Case Study: Red River Delta Industrial Clusters
Red River Delta Provincial Clusters are a strategic merger leveraging industrial strengths. The Bắc Ninh – Bắc Giang (electronics and supporting industries cluster) and Ninh Bình – Nam Định – Hà Nam (administrative–industrial–logistics integration) were merged on the basis of being complementary rather than competing industrial roles. Infrastructure corridors such as roads, rail, and logistics hubs are planned across former provincial boundaries. The aligned policies reduce internal competition and investor confusion. Industrial mergers give rise to stronger FDI attraction, better labour mobility, and more coherent regional growth.
Land Governance and Investment Implications
Land is the most sensitive and economically consequential domain affected by provincial mergers. Vietnam’s land governance system is highly decentralized, with provincial People’s Committees playing a decisive role in land allocation, pricing, conversion, and recovery.
Provincial mergers often lead to reclassification of land areas, particularly where industrial zones are consolidated, urban boundaries are expanded or redefined or agricultural or protected land is reassessed in light of new development priorities.
For investors, this can have dual effects.
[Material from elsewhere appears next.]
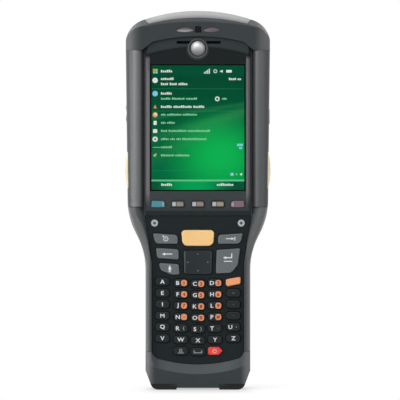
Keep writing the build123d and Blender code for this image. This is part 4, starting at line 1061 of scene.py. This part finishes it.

Opportunities will be presented where larger provinces create clearer industrial corridors and more predictable land supply pipelines. Risks persist where projects approved under previous plans must be revisited or re-justified under new provincial frameworks.
The integration of land-use plans across merged provinces also raises complex valuation issues. Land prices, compensation standards, and incentive regimes that differed between former provinces may need to be standardized, potentially altering project economics.
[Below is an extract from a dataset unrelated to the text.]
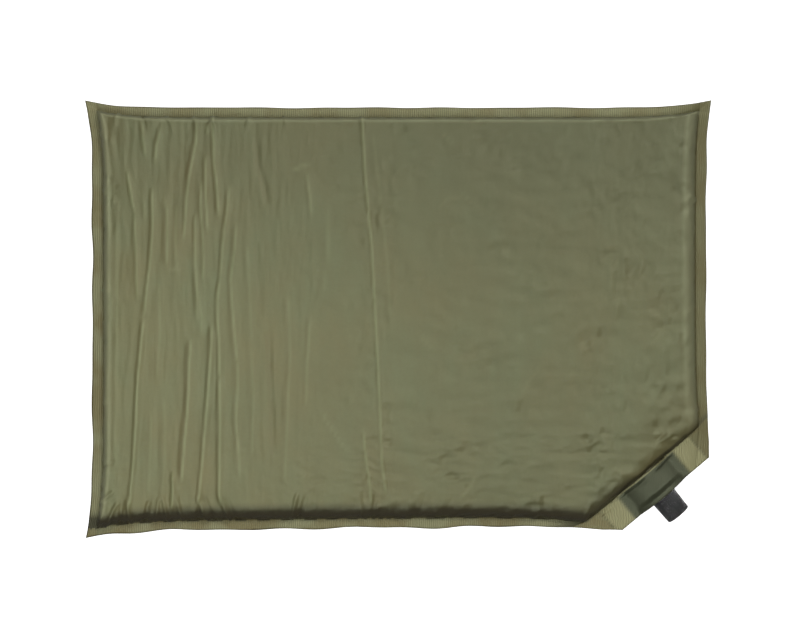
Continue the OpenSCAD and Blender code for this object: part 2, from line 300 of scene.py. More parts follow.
# Each crease in the fabric: its crest's points (x, y), how wide its faces are to the crest's right and
# to its left, and its height. A crease with a negative height is a valley.
CREASES = [
    ([(-216, 121), (-213.5, 107), (-211, 92), (-208.5, 83)], 1.6, 2.8, 0.9),
    ([(-209.3, 84), (-208.5, 60), (-208, 34), (-207, 14)], 2.6, 4.0, 0.55),
    ([(-203.5, 159), (-202.6, 142), (-200, 127)], 2.2, 6.0, 0.6),
    ([(-206, 104), (-202, 90), (-200, 76)], 2.0, 2.5, 0.25),
    ([(-188, 154), (-192, 138), (-193, 122)], 3.4, 3.5, 0.65),
    ([(-195.5, 106), (-195, 75), (-197, 46), (-200, 22), (-202, 0)], 2.6, 4.2, 0.7),
    ([(-202, 2), (-204.5, -22), (-207, -48), (-208.3, -80), (-210.3, -112), (-212.3, -135), (-214, -153)],
     2.6, 3.8, 0.95),
    ([(-187, 98), (-183.5, 88), (-183.2, 66), (-183.8, 40)], 5.0, 3.4, 0.5),
    ([(-160, 160), (-160.5, 142), (-163, 128), (-166.4, 112), (-168, 96), (-169, 80), (-170.6, 60)],
     4.2, 5.2, 0.65),
    ([(-161, 86), (-161, 45), (-159.5, 20), (-159.5, -4)], 3.6, 3.4, 0.55),
    ([(-156, 112), (-157, 90), (-155, 64), (-154.5, 45), (-155.5, 28)], 2.8, 6.5, 0.55),
    ([(-159, 22), (-156, 2), (-157, -14)], 2.6, 5.0, 0.3),
    ([(-153, 132), (-153, 110), (-152.5, 90), (-151, 68)], 3.2, 4.0, 0.6),
    ([(-148, 160), (-146.6, 142), (-146.5, 125), (-144.5, 110), (-143, 90), (-142, 80)], 2.8, 4.8, 0.75),
    ([(-154.5, 157), (-151, 150), (-148.6, 145)], 1.4, 1.6, 0.6),
    ([(-134, 108), (-135.5, 90), (-138.5, 70), (-140, 50), (-141.5, 30)], 3.0, 3.6, 0.55),
    ([(-141.5, 34), (-143.8, 15), (-143.5, 0), (-142.4, -16), (-142, -48)], 3.0, 6.0, 0.8),
    ([(-142, -44), (-141.5, -80), (-141.8, -112), (-142, -135), (-141.3, -150)], 3.0, 5.4, 0.9),
    ([(-128.5, 77), (-130, 55), (-133, 32), (-131.5, 8), (-129.5, -16), (-127.5, -36)], 4.2, 5.0, 0.55),
    ([(-127.5, -30), (-127.5, -56), (-129, -80), (-127, -100), (-125.5, -128)], 4.6, 6.0, 0.5),
    ([(-148, -2), (-149, -30), (-150.5, -50), (-153, -80), (-155, -106), (-157, -128), (-158.8, -150)],
     3.2, 5.2, 0.85),
    ([(-164.5, -14), (-166, -35), (-166.5, -56), (-167.5, -75), (-169.5, -96), (-171, -115), (-172, -131)],
     5.0, 8.5, 0.9),
    ([(-179.6, -119), (-179.2, -135), (-180.4, -154)], 1.6, 6.5, 1.3),
    ([(-174.6, -129), (-173.6, -138)], 1.4, 2.0, 0.5),
    ([(-103, -6), (-101, -48), (-99.5, -80), (-98.5, -112)], 4.2, 2.6, -0.5),
    ([(-112.5, 144), (-110.5, 120), (-106, 105), (-102, 90)], 4.0, 3.2, -0.6),
    ([(-112.5, 62), (-112, 40), (-110, 16), (-109.5, -2)], 3.4, 2.8, -0.4),
    ([(-86, 118.5), (-78, 121), (-68, 122)], 1.8, 1.8, 0.45),
    ([(-72.6, 119), (-70, 98), (-68.7, 80)], 3.0, 3.6, 0.4),
    ([(-70, 4), (-71, -20), (-72.5, -36), (-73, -70)], 3.2, 3.6, 0.4),
    ([(-57, 95), (-56, 60), (-58, 20)], 5.0, 4.0, 0.25),
    ([(-87, 20), (-86, -30), (-88, -80), (-90, -130)], 5.0, 5.0, 0.3),
    ([(-120, 60), (-118, 20), (-116, -20)], 4.0, 4.0, 0.25),
    ([(-117, -20), (-115, -60), (-116, -110)], 5.0, 4.0, 0.3),
    ([(-224, 76), (-223.4, 20), (-224, -60), (-225, -120)], 7.0, 2.0, 0.22),
    ([(-176, 92), (-177, 60), (-175, 34)], 3.0, 5.0, 0.3),
    ([(-190, 30), (-189, -10), (-192, -50)], 7.0, 5.0, 0.3),
    ([(-196, -70), (-197, -110), (-199, -142)], 8.0, 6.0, 0.3),
    ([(-186, -60), (-185, -100), (-187, -140)], 6.0, 5.0, 0.25),
    ([(-161, -1), (-152, -0.5)], 1.6, 1.4, 0.4),
    ([(-184, 40.5), (-171, 39.5)], 1.6, 1.5, 0.5),
    ([(-201.5, 14.5), (-197.5, 14)], 1.4, 1.4, 0.5),
    ([(-203, -1), (-199.5, -1.2)], 1.4, 1.4, 0.5),
    ([(-29, 170), (-26, 112), (-21, 60), (-18.5, 10), (-17, -20), (-14.5, -70), (-13, -112), (-9.5, -140)],
     1.7, 1.9, 0.6),
    ([(-28, -86), (-25.4, -112), (-22.6, -130), (-21, -150)], 1.7, 1.9, 0.6),
    ([(-26, -119), (-18, -121), (-10, -120)], 2.0, 1.6, -0.35),
    ([(-10, -110), (-8, -116)], 1.6, 2.2, 0.5),
    ([(-20, 150), (-14, 96), (-9, 50), (-6, 0)], 5.0, 2.5, 0.14),
    ([(63, -122), (56, -134), (46, -146)], 2.2, 3.4, 0.9),
    ([(132, 160), (136.5, 143)], 1.6, 2.4, 0.5),
    ([(34, 152), (40, 142), (46, 136)], 2.0, 2.6, 0.45),
    ([(57, 150), (63, 143)], 1.6, 2.2, 0.45),
    ([(101, 52.5), (120, 53.5), (140, 54)], 1.5, 2.0, -0.35),
    ([(160, 58), (172, 57), (178, 60)], 2.0, 1.8, 0.5),
    ([(176, 52), (170, 36), (171, 22)], 2.6, 3.2, 0.35),
    ([(176, 22), (174, 8), (172, -4)], 2.2, 2.8, 0.3),
    ([(48, 66), (62, 64), (80, 65)], 1.6, 2.0, -0.25),
    ([(2, 40), (14, 43)], 1.6, 2.0, -0.35),
    ([(36, -24), (46, -26), (56, -29), (66, -28)], 1.8, 2.2, -0.45),
    ([(14, -6), (20, -18), (30, -26)], 2.2, 2.6, 0.4),
    ([(24, -10), (34, -14), (42, -12)], 2.0, 2.0, -0.3),
    ([(6, -30), (14, -37)], 2.0, 2.2, -0.3),
    ([(14, -74), (24, -76)], 2.0, 2.0, -0.4),
    ([(2, -52), (12, -56), (20, -52)], 2.2, 2.2, -0.3),
    ([(32, -76), (60, -72), (96, -70), (130, -71), (180, -75)], 1.8, 2.4, -0.3),
    ([(110, -105), (140, -107), (178, -106)], 1.8, 2.2, -0.25),
    ([(96, -66), (104, -48), (116, -34)], 3.0, 3.0, 0.25),
    ([(186, -24), (200, -20), (210, -10)], 2.6, 2.6, 0.3),
    ([(-62, -72), (-52, -88), (-40, -106)], 2.4, 2.6, 0.3),
    ([(-48, 46), (-40, 36), (-30, 34)], 2.6, 2.2, -0.3),
    ([(30, 84), (38, 96), (52, 98), (62, 90)], 3.4, 3.4, 0.35),
    ([(38, 108), (52, 106)], 1.8, 1.8, -0.25),
    ([(62, 108), (76, 107)], 1.8, 1.8, -0.25),
    ([(96, 80), (112, 76), (124, 80)], 2.4, 2.0, -0.2),
    ([(203, -100), (211, -91), (217, -87), (224, -88)], 1.6, 1.9, -0.8),
    ([(168, -117), (178, -122), (192, -121)], 3.0, 2.6, 0.5),
]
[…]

With larger provinces, land management authority becomes more centralized at the provincial level. While this can improve consistency and reduce local arbitrariness, it may also increase the processing time for land approvals and reduce the flexibility previously exercised by smaller provinces or districts. The removal of district-level administration further amplifies this shift, placing greater pressure on provincial departments to manage land decisions efficiently and transparently.
Infrastructure Development and Regional Connectivity
Infrastructure development is one of the principal justifications for provincial mergers. Fragmented provincial boundaries historically impeded cross-provincial transport corridors,integrated port–logistics systems and coordinated energy and utility networks.
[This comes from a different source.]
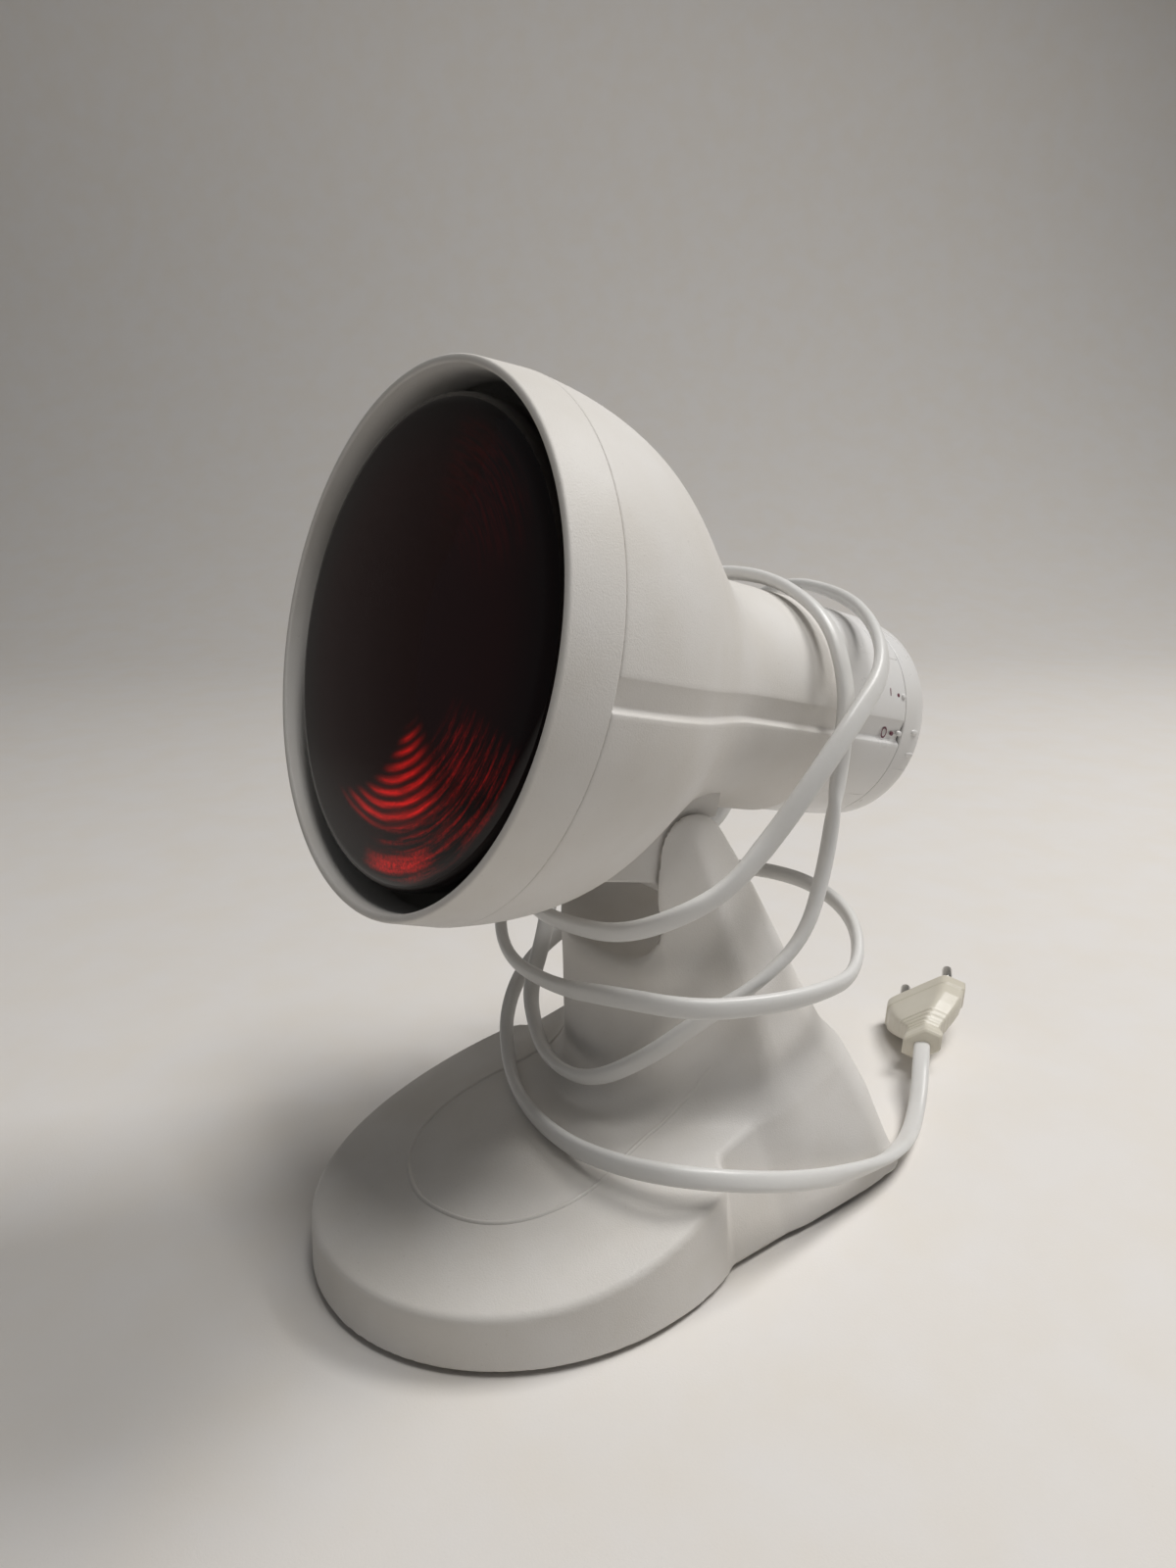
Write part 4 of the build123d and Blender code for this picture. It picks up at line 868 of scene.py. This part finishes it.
# %% Expressions for shaders
class Wire:
    """A socket that can be added, multiplied and so on; each step adds a Math node."""

    def __init__(self, tree, socket):
        self.tree, self.socket = tree, socket

    def math(self, kind, *values):
        return self.tree.node("ShaderNodeMath", {"operation": kind}, dict(enumerate(values)))


for sign, kind in (("add", "ADD"), ("sub", "SUBTRACT"), ("mul", "MULTIPLY"), ("pow", "POWER")):
    setattr(Wire, f"__{sign}__", lambda self, other, kind=kind: self.math(kind, self, other))


class Finish:
    """The node tree of one material, with its main shader and the place in millimetres."""

    def __init__(self, name, **shader):
        self.material = bpy.data.materials.new(name)
        self.material.use_nodes = True
        self.tree = self.material.node_tree
        self.tree.nodes.clear()
        self.shader = self.tree.nodes.new("ShaderNodeBsdfPrincipled")
        output = self.tree.nodes.new("ShaderNodeOutputMaterial")
        self.tree.links.new(self.shader.outputs["BSDF"], output.inputs["Surface"])
        self.feed(shader)
        inputs = {0: self.node("ShaderNodeTexCoord", out="Object"), "Scale": 1 / MM}
        self.place = self.node("ShaderNodeVectorMath", {"operation": "SCALE"}, inputs)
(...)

Larger provinces can plan and implement transport infrastructure at a regional scale, reducing coordination costs between provinces. This is particularly relevant for expressways and arterial roads, rail and inland waterway systems and port and airport connectivity. By consolidating decision-making authority, provincial mergers are intended to accelerate project preparation and align infrastructure investments with industrial and logistics strategies.
However, during the transition period, infrastructure projects approved under old provincial plans may be reprioritized, rescoped or temporarily delayed pending review under the new provincial master plan.
From Industrial Zones to Integrated Clusters
Provincial mergers enable a shift from isolated industrial parks toward integrated industrial clusters. Larger provinces can rationalize the location of industrial zones, avoid redundant competition for the same types of investment and coordinate supporting infrastructure and workforce development.
This has significant implications for Vietnam’s ambition to move up global value chains. Larger, better-planned industrial clusters are more attractive to high-quality FDI than fragmented, under-connected zones.
Public Investment Reallocation and Project Prioritisation
Provincial mergers affect not only spatial planning but also public investment sequencing. Budgets previously allocated to separate provinces must be consolidated, and investment priorities reassessed. This means some projects may gain momentum if they align with new regional priorities, while others may be delayed or deprioritized if they are deemed redundant or less strategic. This re-sequencing can create uncertainty for contractors, developers, and investors in the short term. Over time, however, it could lead to a more disciplined and coherent public investment pipeline.
Strategic Implications for Businesses and Investors
For enterprises and FDI investors, the planning and land impacts of provincial mergers translate into a set of concrete strategic considerations.
A concrete example of this adjustment can be seen in land-related approvals. Projects that previously required coordination with district-level authorities must now be handled at the provincial level, often leading to temporary bottlenecks due to increased workload concentration. Similarly, investors may encounter situations where previously issued guidance from local authorities is no longer fully aligned with post-merger administrative structures, requiring re-confirmation or procedural clarification.
- Due diligence must extend beyond project-level approvals
Investors need to assess how their projects fit within emerging provincial master plans, not just existing permits.
- Land-intensive projects face heightened transition risk
Manufacturing, logistics, energy, and real estate projects are particularly exposed to zoning and land-use revisions during 2025–2027.
- Location strategies may need recalibration
What was once a peripheral district in a small province may become a strategic node within a larger regional province or vice versa.
- Engagement with provincial authorities becomes more critical
With greater authority concentrated at the provincial level, effective government relations and policy monitoring are essential.
Conclusion: Balancing Transition Risks and Long-Term Gains
Despite transitional challenges, provincial mergers offer a rare opportunity to correct longstanding weaknesses in Vietnam’s spatial development model. If executed well, the reform can reduce fragmentation in planning, improve infrastructure efficiency and support higher-quality, regionally integrated growth.
However, success depends on:
- Transparent and timely completion of unified master plans;
- Clear transitional guidance for investors and local authorities; and
- Institutional capacity at provincial level to manage increased complexity.
Provincial and city mergers fundamentally reshape Vietnam’s planning, land, and infrastructure governance. In the short term, they introduce uncertainty and adjustment costs. In the medium to long term, they hold the potential to transform Vietnam’s development trajectory by aligning administrative boundaries with economic realities.
The ultimate test of the reform will not be the number of provinces reduced, but whether Vietnam can use larger territorial units to deliver more coherent planning, more efficient infrastructure, and more predictable investment environments.